Data records:
———
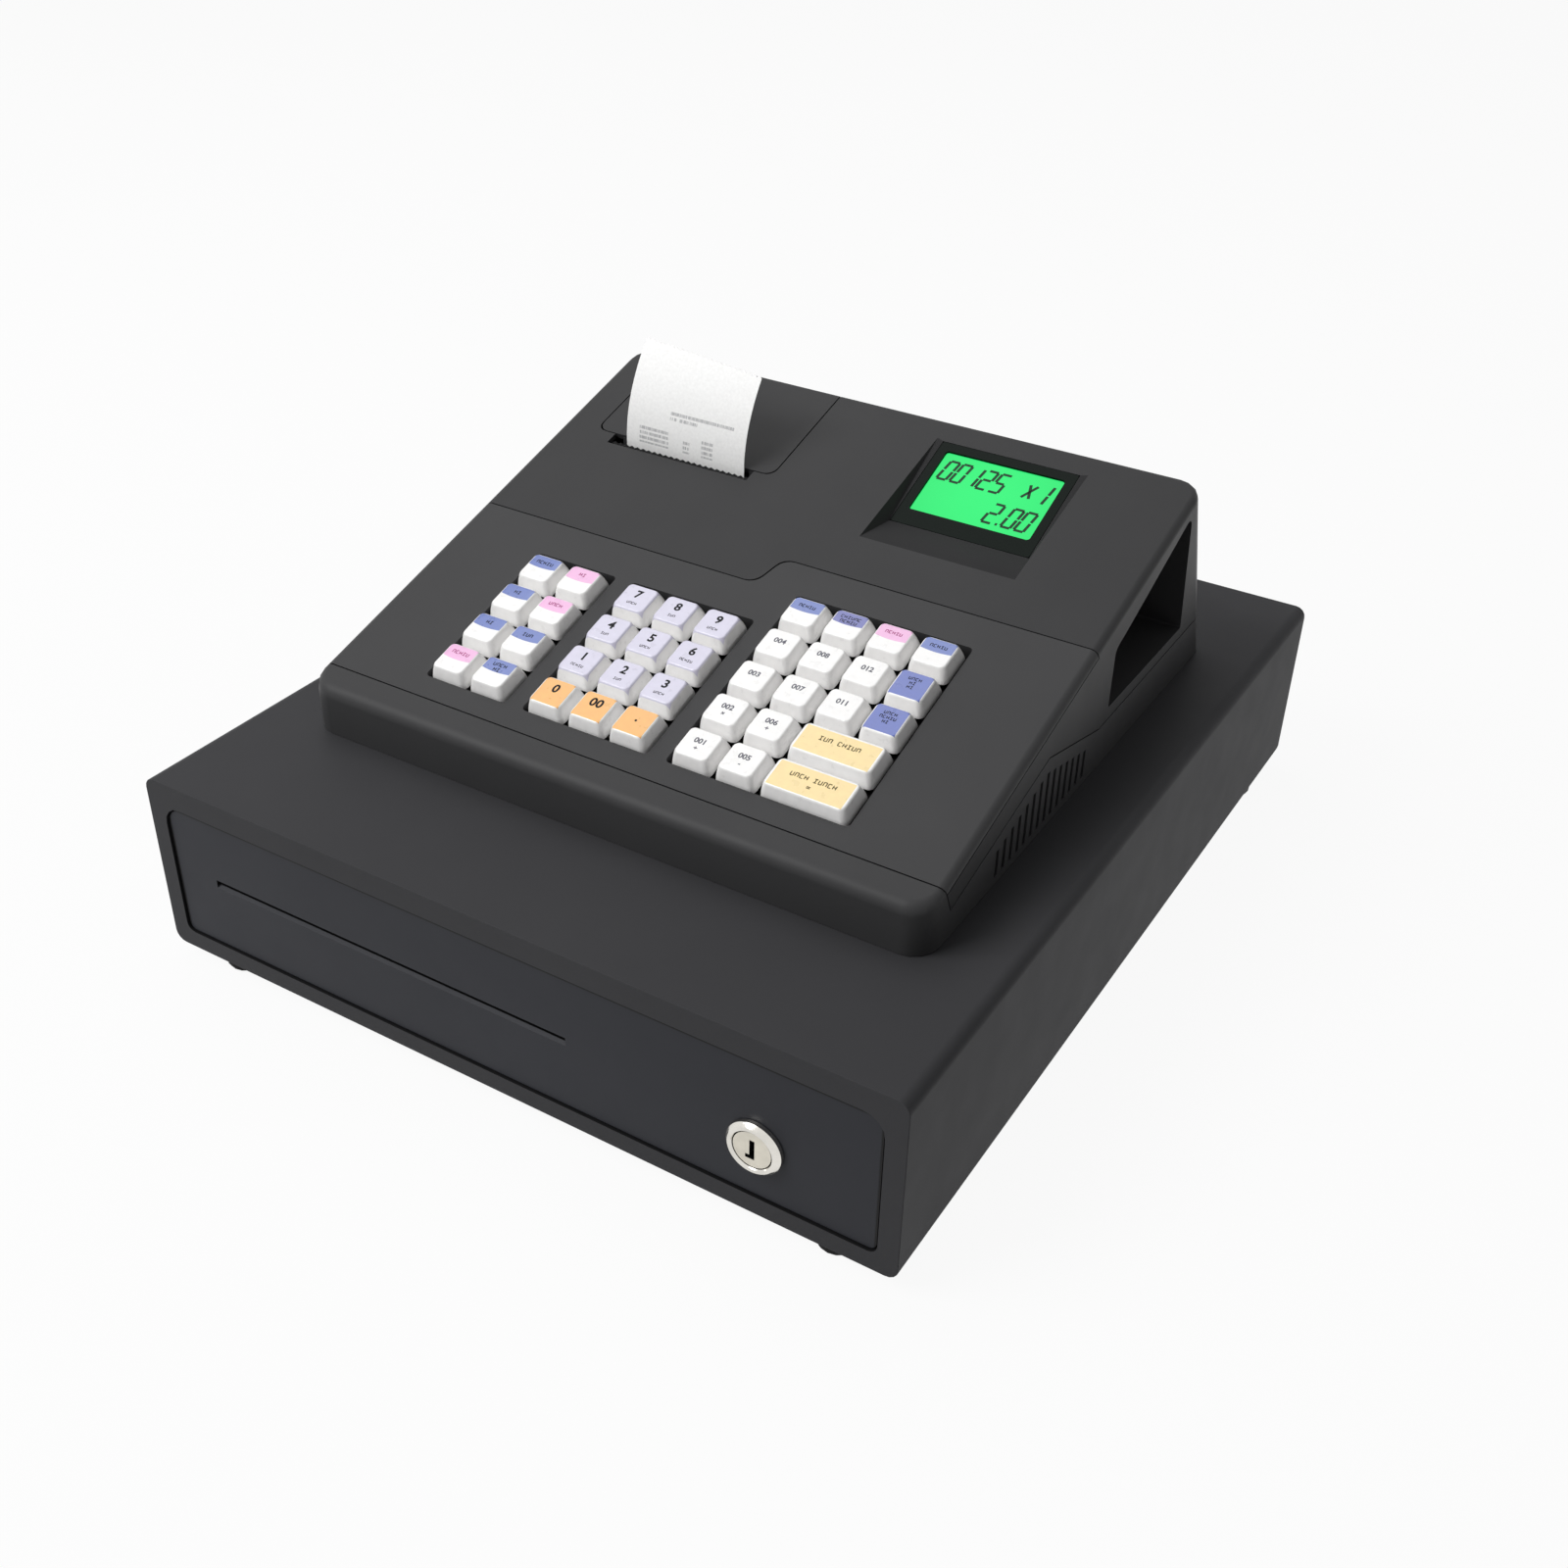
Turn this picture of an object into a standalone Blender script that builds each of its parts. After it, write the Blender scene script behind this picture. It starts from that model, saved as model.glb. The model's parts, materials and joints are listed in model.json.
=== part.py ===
"""A ticket register: a keyed till head with a ticket printer, standing on a cash drawer.

Metres, +Z up. X runs to the operator's right, Y away from the operator. The origin is the centre of
the rectangle that the whole object covers, on the surface that its feet stand on.
"""

from math import asin, atan2, cos, hypot, pi, sin, tan

import bmesh
import bpy
from mathutils import Matrix, Vector

# Fits and values that every piece shares
FIT = 0.0003
SEAM = 0.0006
WELD = 0.00001
OVERRUN = 0.010
BITE = 0.0005
ROUND_STEPS = 4
SHARP_ANGLE = 0.6
STEEP_ANGLE = 1.1

# Drawer case
CASE_WIDTH = 0.350
CASE_DEPTH = 0.405
CASE_HEIGHT = 0.083
CASE_WALL = 0.002
CASE_CORNER = 0.0050
CASE_FRONT_ROUNDING = 0.0025
CASE_FRONT_STEPS = 3
CASE_BORDER = 0.0085
CASE_BORDER_TOP = 0.0107
CASE_BORDER_DEPTH = 0.012
CASE_MOUTH_TOP_CORNER = 0.0088
CASE_MOUTH_FOOT_CORNER = 0.0040
CABLE_HOLE_RADIUS = 0.006
CABLE_HOLE_X = 0.060
CABLE_HOLE_HEIGHT = 0.022

# Feet
FOOT_HEIGHT = 0.007
FOOT_RADIUS = 0.009
FOOT_ROUNDING = 0.0025
FOOT_STEPS = 16
FOOT_FRONT_INSET = 0.0115
FOOT_FRONT_SIDE_INSET = 0.0295
FOOT_REAR_INSET = 0.034
FOOT_REAR_SIDE_INSET = 0.0115

# Runners, and the tray that slides in them
RUNNER_REACH = 0.013
RUNNER_THICKNESS = 0.003
RUNNER_HEIGHT = 0.030
RUNNER_SLOT = 0.0039
RUNNER_LENGTH = 0.380
RAIL_REACH = 0.0079
RAIL_SET_BACK = 0.014
TRAY_WALL = 0.0015
TRAY_HEIGHT = 0.044
TRAY_RISE = 0.0118
TRAY_SIDE_GAP = 0.0085
TRAY_BACK_GAP = 0.008

# Drawer front
FRONT_THICKNESS = 0.003
FRONT_RECESS = 0.001
FRONT_GAP = 0.0008
FRONT_RIM_DEPTH = 0.009
FRONT_RIM_WALL = 0.002
SLIT_LENGTH = 0.1774
SLIT_HEIGHT = 0.0026
SLIT_FROM_LEFT = 0.0312
SLIT_RISE = 0.0403
SLIT_LIP = 0.0012
SLIT_CLEARANCE = 0.001

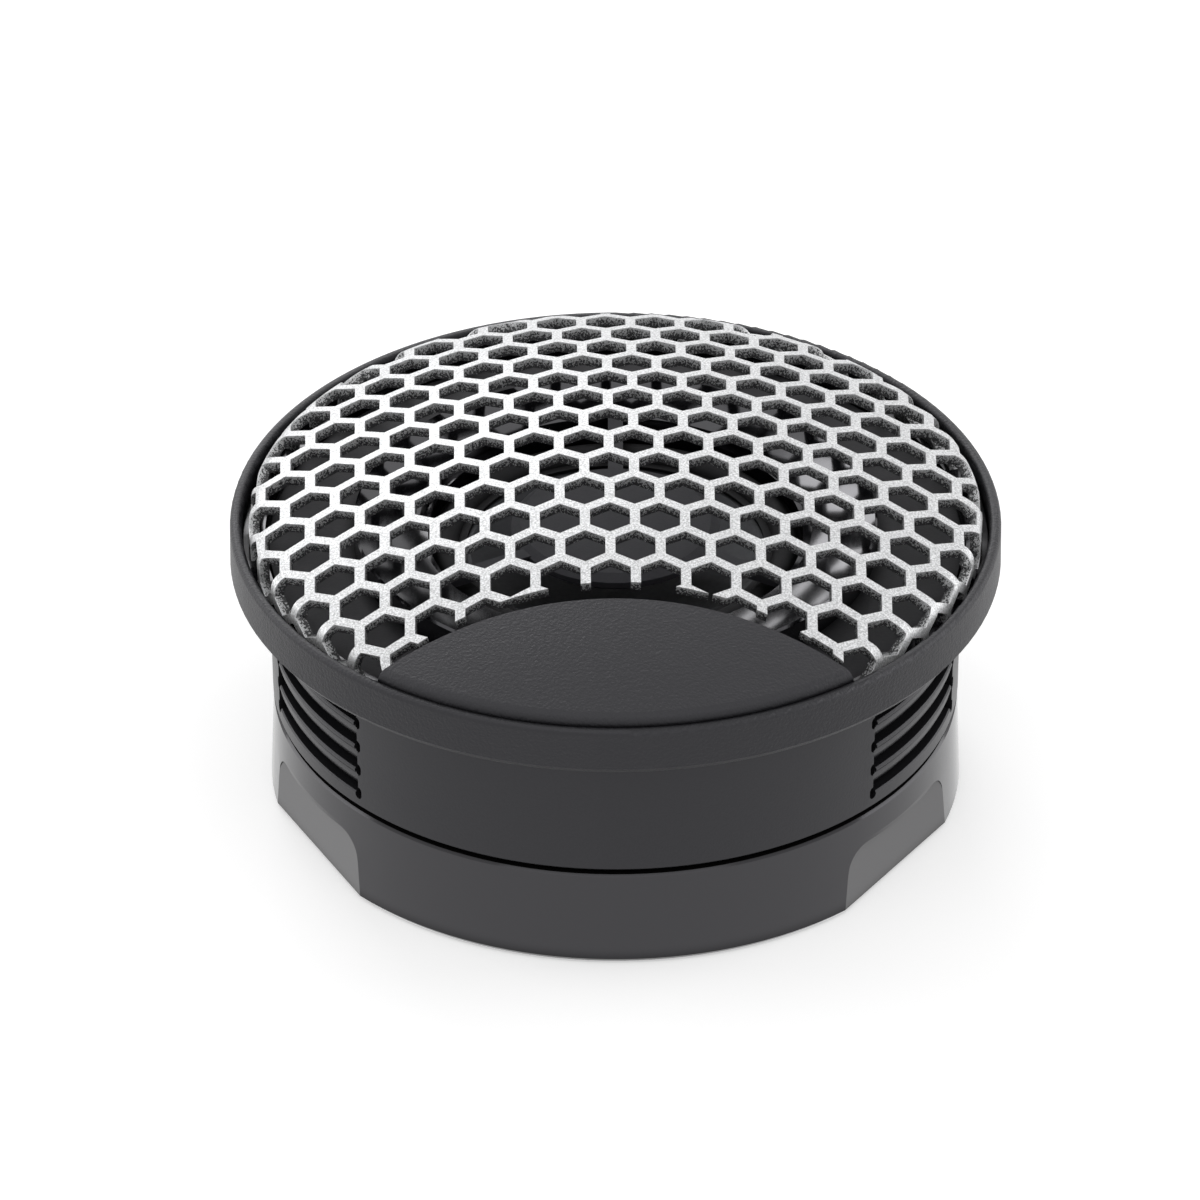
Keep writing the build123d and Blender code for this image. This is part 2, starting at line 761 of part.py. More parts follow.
# Small screws that hold the board
with BuildPart() as board_screws:
    with Locations((0, board_screw_circle, board_bottom), (0, -board_screw_circle, board_bottom)):
        Cylinder(0.65, 2.4, align=(Align.CENTER, Align.CENTER, Align.MIN))
    with Locations((0, board_screw_circle, board_bottom - 0.7), (0, -board_screw_circle, board_bottom - 0.7)):
        Cylinder(1.2, 0.7, align=(Align.CENTER, Align.CENTER, Align.MIN))
board_screws.part.label = "board_screws"

# Screws driven up through the deck into the baffle's posts
with BuildPart() as housing_screws:
    for angle in post_angles:
        spot = on_circle(post_circle, angle)
        with Locations((*spot, deck_bottom)):
            Cylinder(screw_shank, screw_length, align=(Align.CENTER, Align.CENTER, Align.MIN))
        with Locations((*spot, deck_bottom - 1)):
            Cylinder(1.5, 1, align=(Align.CENTER, Align.CENTER, Align.MIN))
        with Locations((*spot, deck_bottom - 1)):
            Box(1.6, 0.4, 1, mode=Mode.SUBTRACT)
            Box(0.4, 1.6, 1, mode=Mode.SUBTRACT)
housing_screws.part.label = "housing_screws"

os.makedirs("parts", exist_ok=True)
export_step(base_mount.part, "parts/base_mount.step")
export_step(adhesive_pad.part, "parts/adhesive_pad.step")
export_step(cord_grommet.part, "parts/cord_grommet.step")
export_step(body_housing.part, "parts/body_housing.step")
export_step(housing_gasket.part, "parts/housing_gasket.step")
export_step(front_bezel.part, "parts/front_bezel.step")
export_step(grille.part, "parts/grille.step")
export_step(grille_seal.part, "parts/grille_seal.step")
export_step(baffle_plate.part, "parts/baffle_plate.step")
export_step(horn_ring.part, "parts/horn_ring.step")
export_step(phase_disc.part, "parts/phase_disc.step")
export_step(surround.part, "parts/surround.step")
export_step(inverted_dome.part, "parts/inverted_dome.step")
export_step(coil_former.part, "parts/coil_former.step")
export_step(voice_coil.part, "parts/voice_coil.step")
export_step(yoke_cup.part, "parts/yoke_cup.step")
export_step(magnet.part, "parts/magnet.step")
export_step(pole_plate.part, "parts/pole_plate.step")
export_step(damping_felt.part, "parts/damping_felt.step")
export_step(diaphragm_frame.part, "parts/diaphragm_frame.step")
export_step(chamber_foam.part, "parts/chamber_foam.step")
export_step(frame_rivets.part, "parts/frame_rivets.step")
export_step(tinsel_leads.part, "parts/tinsel_leads.step")
export_step(lead_wires.part, "parts/lead_wires.step")
export_step(terminal_board.part, "parts/terminal_board.step")
export_step(solder_lugs.part, "parts/solder_lugs.step")
export_step(board_screws.part, "parts/board_screws.step")
export_step(housing_screws.part, "parts/housing_screws.step")
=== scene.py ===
import bmesh
import bpy
from math import asin, cos, hypot, pi, radians, sin, sqrt
from mathutils import Matrix, Vector


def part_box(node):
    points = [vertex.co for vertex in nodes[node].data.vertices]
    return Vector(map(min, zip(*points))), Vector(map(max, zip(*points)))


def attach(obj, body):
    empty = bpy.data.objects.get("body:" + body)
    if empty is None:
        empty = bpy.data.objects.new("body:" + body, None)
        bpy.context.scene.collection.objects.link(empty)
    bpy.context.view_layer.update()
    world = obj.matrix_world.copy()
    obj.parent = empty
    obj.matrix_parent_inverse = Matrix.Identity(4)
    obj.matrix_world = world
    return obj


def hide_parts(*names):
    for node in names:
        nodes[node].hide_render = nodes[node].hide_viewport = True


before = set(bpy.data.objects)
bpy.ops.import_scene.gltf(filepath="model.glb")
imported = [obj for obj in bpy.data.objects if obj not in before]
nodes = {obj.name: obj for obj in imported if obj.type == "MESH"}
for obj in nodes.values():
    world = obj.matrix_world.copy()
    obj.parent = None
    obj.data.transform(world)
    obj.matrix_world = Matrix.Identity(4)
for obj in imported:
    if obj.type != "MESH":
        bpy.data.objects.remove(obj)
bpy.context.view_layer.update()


# The camera.
# A long lens looks down on the nameplate from a good third of a right angle, as a catalogue picture
# does, so the far rim is hardly smaller than the near one.

camera_aim = Vector((-0.00103, 0.0, 0.01351))
camera_distance = 1.300
camera_elevation = radians(33.4)
focal_length = 588.5
sensor_width = 36.0
nearest_seen = 0.1
farthest_seen = 20.0
camera_data = bpy.data.cameras.new("catalogue_camera")
camera_data.lens = focal_length
camera_data.sensor_width = sensor_width
camera_data.clip_start = nearest_seen
camera_data.clip_end = farthest_seen
camera = bpy.data.objects.new("catalogue_camera", camera_data)
camera_back = Vector((0.0, -cos(camera_elevation), sin(camera_elevation)))
camera.location = camera_aim + camera_back * camera_distance
camera.rotation_mode = "QUATERNION"
camera.rotation_quaternion = (-camera_back).to_track_quat("-Z", "Y")
bpy.context.scene.collection.objects.link(camera)
bpy.context.scene.camera = camera
bpy.context.scene.view_settings.view_transform = "Standard"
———
Instructions to follow: Read the lines above. Gather those in which the string "None" is found.

Solved exercise:
    if empty is None:
        empty = bpy.data.objects.new("body:" + body, None)
    obj.parent = None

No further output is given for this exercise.